- Born: August 14, 1870 Boston, Massachusetts, U.S.
- Died: November 22, 1933 (aged 63) Pasadena, California, U.S.

= Kempster Blanchard Miller =

19th-20th century American engineer and businessman

Kempster Blanchard Miller (August 14, 1870 – November 22, 1933) was an American engineer, author, and businessman. He is known for his many writings in the field of electrical engineering, electrical design, and the early telephone industry. His best known work was American Telephone Practice, considered for many years to be the seminal textbook on early telephone design and function.

==Personal life==
Miller was born in Boston, Massachusetts, to Joseph Kempster Miller and Eliza (Blanchard) Miller, he spent his childhood in Washington, D.C., before earning his engineering degree from Cornell University in 1893. In 1897 he married Antha Knowlton, and they had three daughters, Dorothea, Antha, and Ruth.
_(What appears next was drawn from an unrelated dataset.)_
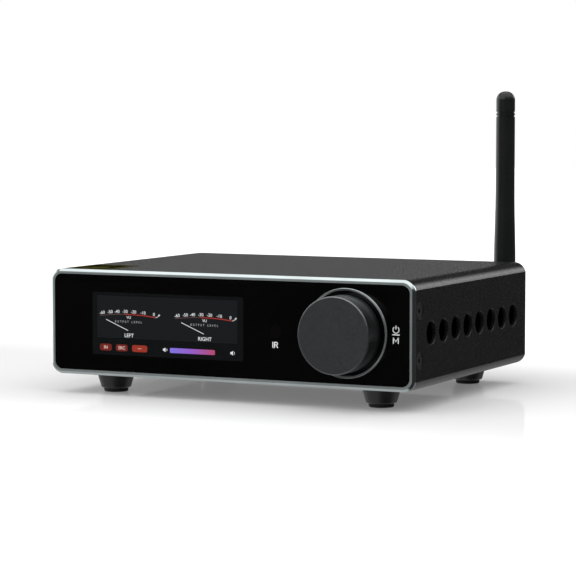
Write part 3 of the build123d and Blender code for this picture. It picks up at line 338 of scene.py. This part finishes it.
class Marks:
    """Flat marks on a plane, gathered into one mesh. Sizes are in millimetres from the plane's origin."""

    def __init__(self, origin, right, up, thick=0.02):
        normal = right.cross(up)
        turn = Matrix((right, up, normal)).transposed().to_4x4()
        self.matrix = Matrix.Translation(origin) @ turn @ Matrix.Scale(MM, 4)
        self.thick = thick
        self.shape = bmesh.new()

    def polygon(self, points):
        """A filled outline, given counter-clockwise."""
        below = [self.shape.verts.new((u, v, 0)) for u, v in points]
        above = [self.shape.verts.new((u, v, self.thick)) for u, v in points]
        self.shape.faces.new(above)
        self.shape.faces.new(below[::-1])
        for number, vertex in enumerate(below):
            after = (number + 1) % len(below)
            self.shape.faces.new((vertex, below[after], above[after], above[number]))

    def bar(self, u, v, width, height, radius=0.0, steps=6):
        """A rectangle with rounded corners, centred on u, v."""
        if radius <= 0:
            half_w, half_h = width / 2, height / 2
            self.polygon([(u - half_w, v - half_h), (u + half_w, v - half_h),
                          (u + half_w, v + half_h), (u - half_w, v + half_h)])
            return
        points = []
        for number, (side, up) in enumerate(((1, -1), (1, 1), (-1, 1), (-1, -1))):
            for step in range(steps + 1):
                angle = pi / 2 * (number - 1 + step / steps)
                points.append((u + side * (width / 2 - radius) + radius * cos(angle),
                               v + up * (height / 2 - radius) + radius * sin(angle)))
        self.polygon(points)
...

==Notable Family Members==
Daughter Ruth Miller, also known as Ruth Kempster and Ruth Blanchard Miller, was a distinguished artist whose work was exhibited (and won a silver medal) in the 1932 Olympics.

His brother was businessman, rancher and citrus farmer Azariel Blanchard Miller (1878–1941), founder of the city of Fontana, California.

==Career==
After graduating from Cornell, Miller worked for a time in the US Patent Office as an examiner. In 1897, he found employment at Westinghouse Electric and Manufacturing, but left after only months to work as an electrical engineer for the Western Telephone Construction Company in Chicago as chief electrician. Starting in 1898, he began a career as book author in telephony and telegraphy, and contributing and editing correspondence school text books. In 1899, he published his seminal work American Telephone Practice, and became electrical engineer at the Kellogg Switchboard & Supply Company, quickly ascending to lead the experimental shop and laboratory. At Kellogg he was an unwitting accomplice to the secret takeover by the Bell Telephone Company, reversed after a lawsuit by the company's founder, Milo G. Kellogg. He then formed an engineering consulting firm with Samuel G. McMeen in 1904 in Chicago, Illinois, a partnership he maintained until 1919, when he became manager of the North Electric Manufacturing Company. After 1922, he returned to consulting and wrote numerous papers and treatise in telephony technology.
===American Telephone Practice===
In 1899, the American Electrician Company published Miller's book, American Telephone Practice. At 458 pages including many dozens of illustrations, it detailed nearly everything known about telephone technology at the time. Two more editions followed within one year in 1900. In 1905, a final edition, the fourth, was published by McGraw-Hill Book Company. The edition, "enlarged and entirely rewritten", grew to 888 pages.

==Philanthropy==
Credited in 1928, along with F.R. Welles and Charles A. Brown, with donating 100 acres of land that would become Pilot Butte State Scenic View in Bend, Oregon.

==Death==
Miller died on November 22, 1933, in Pasadena, California, at the age of 63.